A number of lawsuits have been filed in 2000 and 2001 against TMSI and certain
other affiliates in various jurisdictions. Substantially all of the plaintiffs
were borrowers of TMSI prior to our acquisition of TMSI in June 1998. The
borrower plaintiffs generally allege violations of federal and/or state law in
connection with TMSI lending activities. The plaintiffs in these lawsuits are
seeking compensatory and punitive damages and other relief. We will vigorously
defend the claims alleged in these cases. We believe that the ultimate outcome
of these cases, individually and in the aggregate, will not result in judgments
that would have a material adverse effect on our consolidated financial
position.
ITEM 4. SUBMISSION OF MATTERS TO A VOTE OF SECURITY HOLDERS.
Not applicable.
PART II
ITEM 5. MARKET FOR REGISTRANT'S COMMON EQUITY AND RELATED STOCKHOLDER MATTERS.

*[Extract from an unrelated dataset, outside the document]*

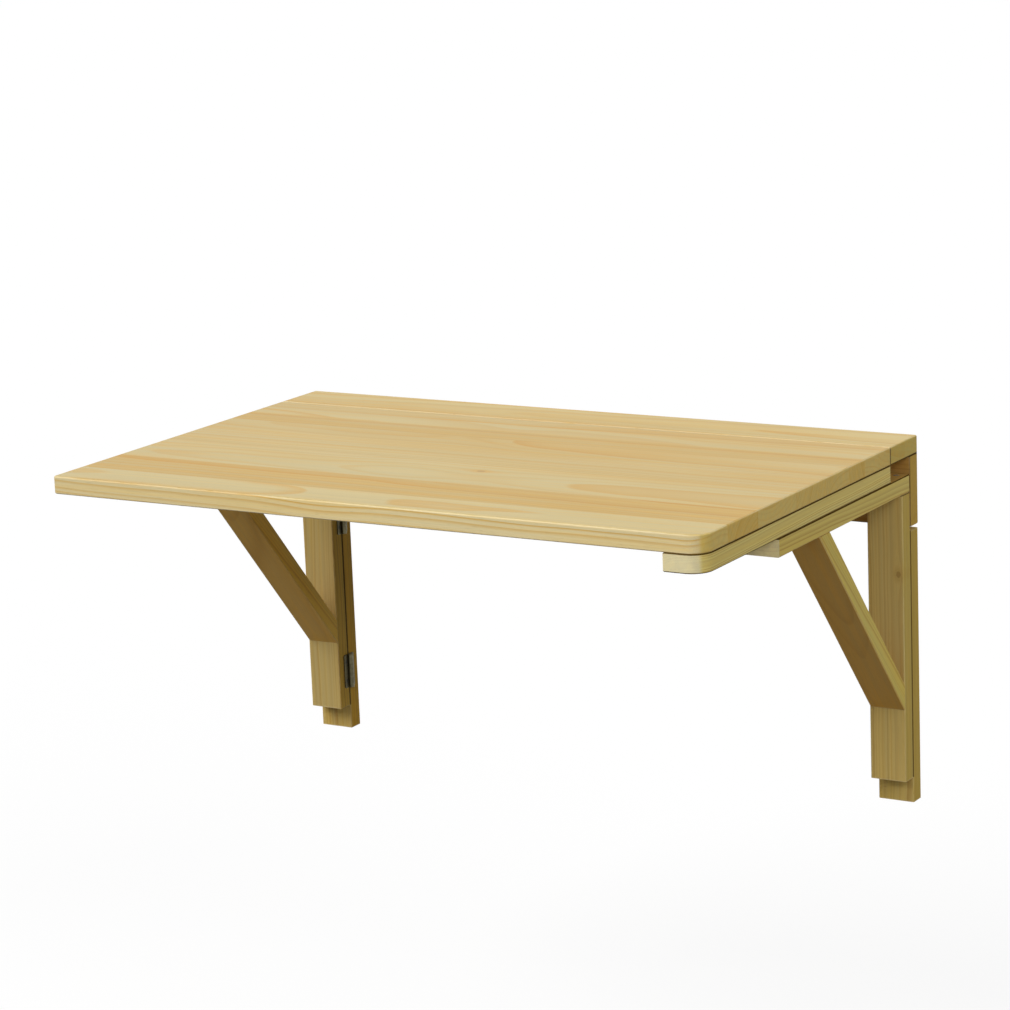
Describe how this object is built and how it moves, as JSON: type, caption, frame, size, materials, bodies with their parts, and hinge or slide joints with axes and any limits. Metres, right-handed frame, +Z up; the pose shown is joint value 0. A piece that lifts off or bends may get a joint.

Our common stock is listed on the NYSE. Table 5 on page 44 in the Annual Report
sets forth information relating to the quarterly prices of, and quarterly
dividends paid on, the common stock for the two-year period ended December 31,
2001, and incorporated herein by reference. Prices shown represent the high, low
and quarter-end sale prices of the common stock as reported on the NYSE
Composite Transactions tape for the periods indicated. As of December 31, 2001,
there were 191,231 holders of record of the common stock.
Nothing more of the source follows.